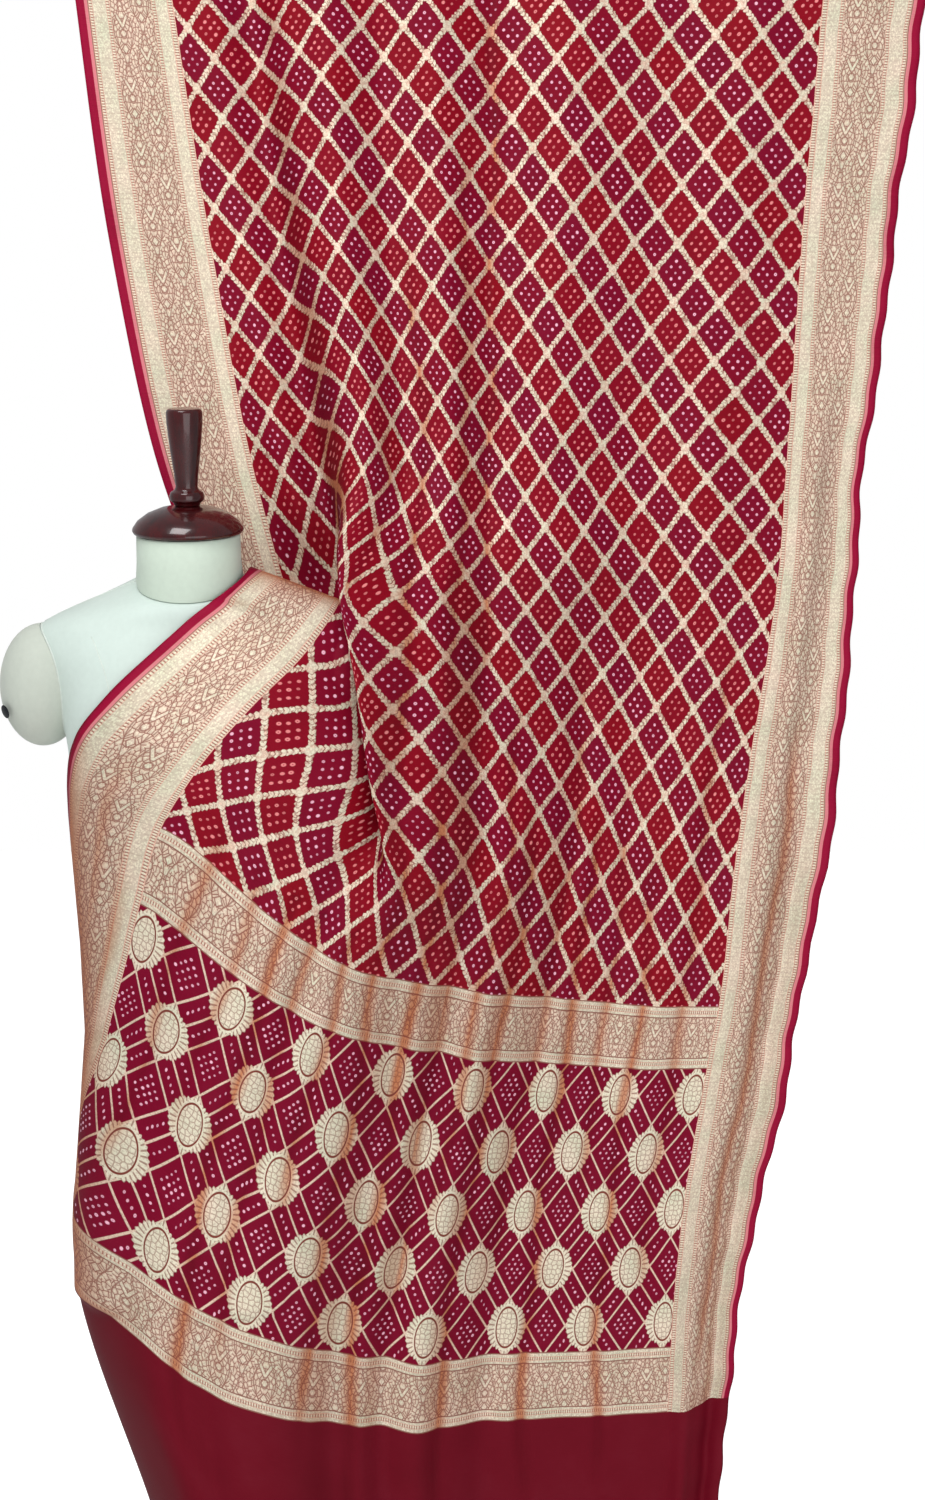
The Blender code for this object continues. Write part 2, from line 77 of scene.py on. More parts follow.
NECK_TILT = math.radians(10.0)
ARM_CENTRE = Vector((0.166, 0.0, 1.293))
ARM_RADII = Vector((0.047, 0.054, 0.069))
ARM_GAP = 0.0012
BOLT_RADIUS = 0.0105
BOLT_LENGTH = 0.006
BOLT_CLEAR = 0.0020
BOLT_PLACE = Vector((-0.66, -0.64, -0.39)).normalized()   # on a stump of unit radii
BASE_HEIGHT = 0.030
POLE_RADIUS = 0.0150
COLLAR_RADIUS = 0.026
COLLAR_HEIGHT = 0.050
TOUCH_GAP = 0.0004
EDGE_ROUNDING = 0.0009    # of the edges of turned pieces
BOLT_ROUNDING = 0.0005
BODY_SIDES = 48
STUMP_SIDES = 64
COVER_ANGLE = 50          # edges sharper than this, in degrees, stay sharp on the cover,
HARD_ANGLE = 40           # and on wood, steel and the cut stumps
SIDES = ((-1.0, "right"), (1.0, "left"))     # the form's own right and left
ARMHOLE_STEPS = 72
TAPE_SINK = 0.1           # a tape's middle stands this share of its radius off the cover
THIN_TAPE = 0.55          # share of the armhole tape's thickness
MERGE_GAP = 0.00002
PRINCESS_BOW = 0.052      # the princess lines draw in this far at the waist

# --- The stage: place, aim and side of each light ---
KEY_LIGHT = ((-0.6, -1.9, 4.1), (0.2, 0.0, 1.2), 1.6)
FILL_LIGHT = ((1.3, -3.2, 1.1), (0.3, 0.0, 0.8), 2.6)
FLOOR_MIDDLE = (0.3, 1.0, 0.0)
SENSOR_WIDTH = 36.0       # in millimetres
VIEW_DEPTH = 50.0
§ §
▶ _WRITTEN REQUEST_
Please reproduce the entire listing, exactly as shown.

▶ _WRITTEN RESPONSE_
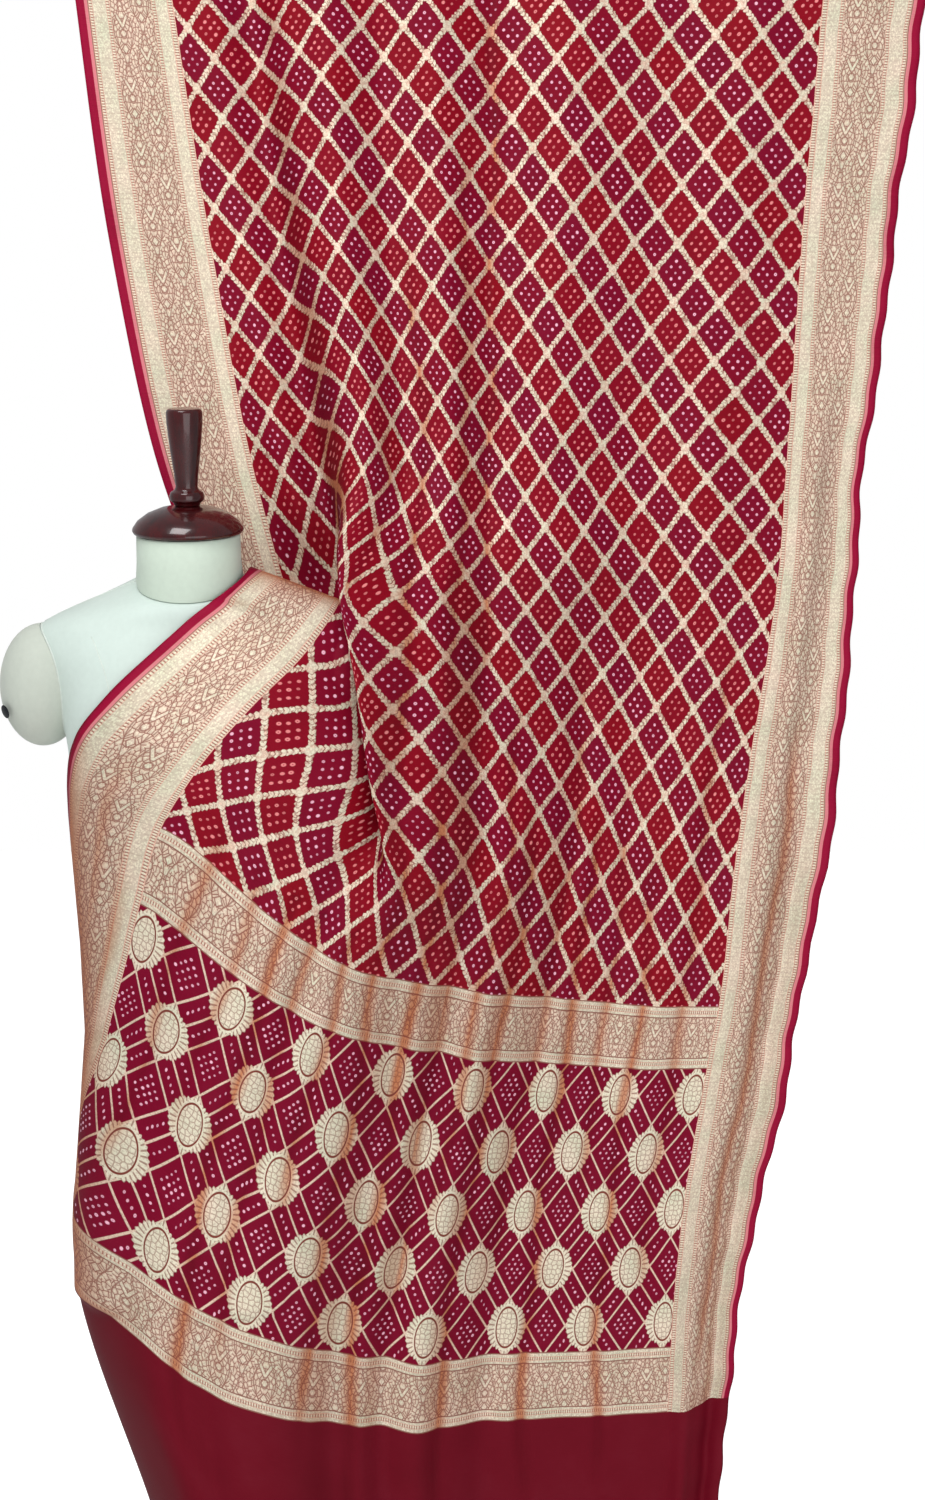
The Blender code for this object continues. Write part 2, from line 77 of scene.py on. More parts follow.
NECK_TILT = math.radians(10.0)
ARM_CENTRE = Vector((0.166, 0.0, 1.293))
ARM_RADII = Vector((0.047, 0.054, 0.069))
ARM_GAP = 0.0012
BOLT_RADIUS = 0.0105
BOLT_LENGTH = 0.006
BOLT_CLEAR = 0.0020
BOLT_PLACE = Vector((-0.66, -0.64, -0.39)).normalized()   # on a stump of unit radii
BASE_HEIGHT = 0.030
POLE_RADIUS = 0.0150
COLLAR_RADIUS = 0.026
COLLAR_HEIGHT = 0.050
TOUCH_GAP = 0.0004
EDGE_ROUNDING = 0.0009    # of the edges of turned pieces
BOLT_ROUNDING = 0.0005
BODY_SIDES = 48
STUMP_SIDES = 64
COVER_ANGLE = 50          # edges sharper than this, in degrees, stay sharp on the cover,
HARD_ANGLE = 40           # and on wood, steel and the cut stumps
SIDES = ((-1.0, "right"), (1.0, "left"))     # the form's own right and left
ARMHOLE_STEPS = 72
TAPE_SINK = 0.1           # a tape's middle stands this share of its radius off the cover
THIN_TAPE = 0.55          # share of the armhole tape's thickness
MERGE_GAP = 0.00002
PRINCESS_BOW = 0.052      # the princess lines draw in this far at the waist

# --- The stage: place, aim and side of each light ---
KEY_LIGHT = ((-0.6, -1.9, 4.1), (0.2, 0.0, 1.2), 1.6)
FILL_LIGHT = ((1.3, -3.2, 1.1), (0.3, 0.0, 0.8), 2.6)
FLOOR_MIDDLE = (0.3, 1.0, 0.0)
SENSOR_WIDTH = 36.0       # in millimetres
VIEW_DEPTH = 50.0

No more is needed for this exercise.